A GRAVIDADE de todo esse episódio é que o eleitor brasileiro sai ao final meio perdido desse tiroteio sem saber o que está por trás da cena e o que isso pode ter a ver com as próximas eleições e com a real consolidação da nossa ainda frágil democracia.
Porém, há um ponto positivo. Na época da ditadura militar (1964-85) nada se podia dizer e se alguém dizia era trucidado, estava perdido nas mãos de durões fardados. Hoje se ouve tudo sobre corrupção, irregularidades e falta de decoro de todos os tipos. E depois, nas urnas, quem entendeu alguma coisa pode fazer escolha diferente. A pena é que a grande multidão ainda não percebe as entrelinhas. E vivemos uma cultura do jeitinho, do levar vantagem, da falta de postura ética não só de políticos mas também de grande parte da sociedade.

NOSSA mais alta Corte deixou de ser, nos últimos tempos, aquela ilustre Casa Guardiã da Carta Mágna do Pais que existia no imaginário popular, vetusta e modorrenta, só animada, uma vez ou outra, por algum debate bem educado e erudito sobre questões doutrinárias do direito. Em sua atual composição, o STF tem sido palco de discussões que às vezes ultrapassam os temas em pauta, revelando diferentes concepções do direito e vieses ideológicos que suscitam antagonismo entre os ministros.

JÁ HOUVE, durante sessões do STF, ásperas trocas de palavras entre os ministros Joaquim Barbosa e Gilmar Mendes; entre Eros Grau e Marco Aurélio Mello; entre Joaquim Barbosa e Eros Grau; e entre Joaquim Barbosa e Marco Aurélio Mello. Já houve xingatório pesado, em sala reservada do tribunal e houve mesmo quem, em plenário, chamasse o outro para resolver suas questões no braço.

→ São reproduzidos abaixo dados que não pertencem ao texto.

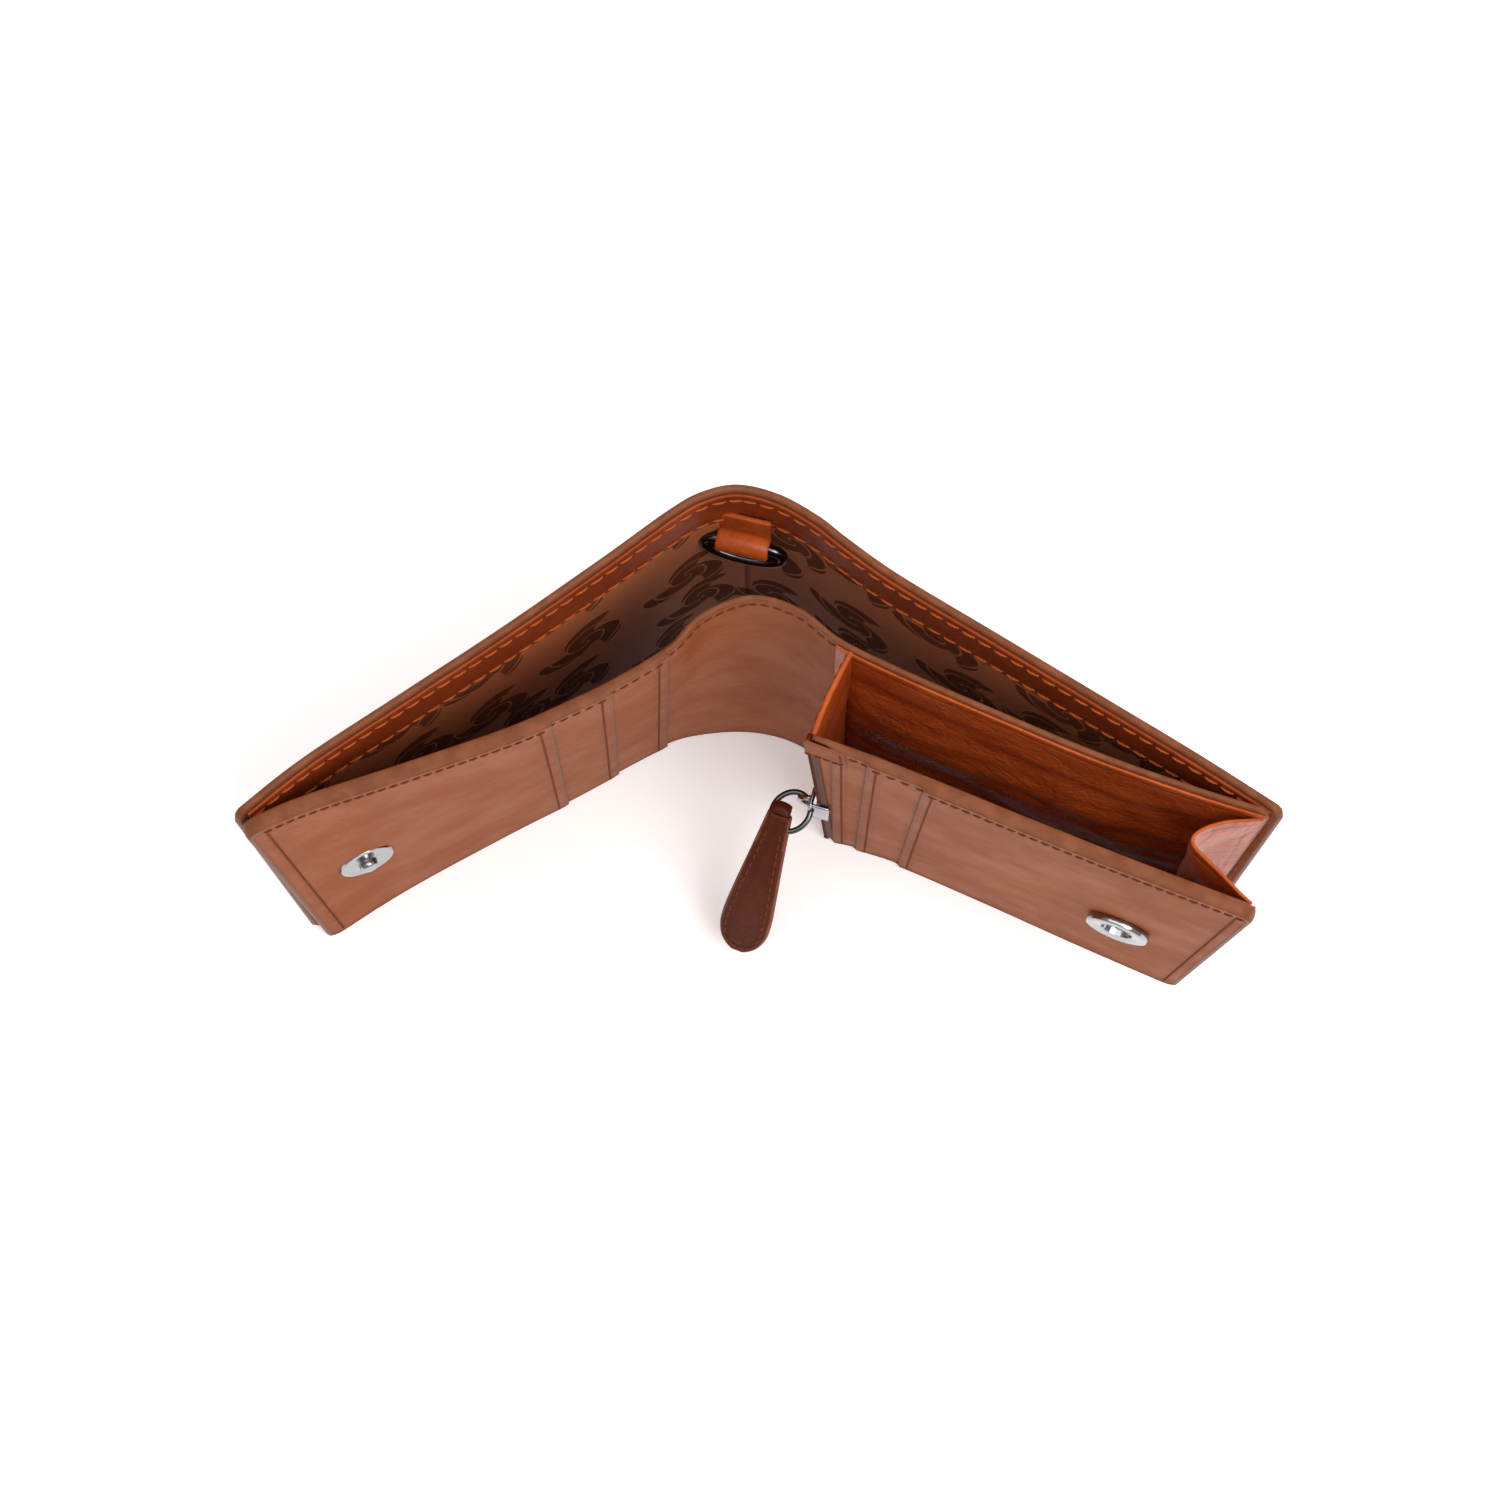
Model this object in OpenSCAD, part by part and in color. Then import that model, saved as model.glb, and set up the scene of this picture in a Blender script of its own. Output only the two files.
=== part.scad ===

QUE o Supremo não é, como já foi, um local de convívio educado e cordial, disso se sabia. O que não se sabia é que a animosidade entre alguns ministros é de tal forma visceral que pode fazer uma mera discussão técnica se transformar num chorrilho de insultos e acusações, lançando a instituição em uma crise, resultante do comportamento desbragado e da incontinência verbal de alguns de seus membros.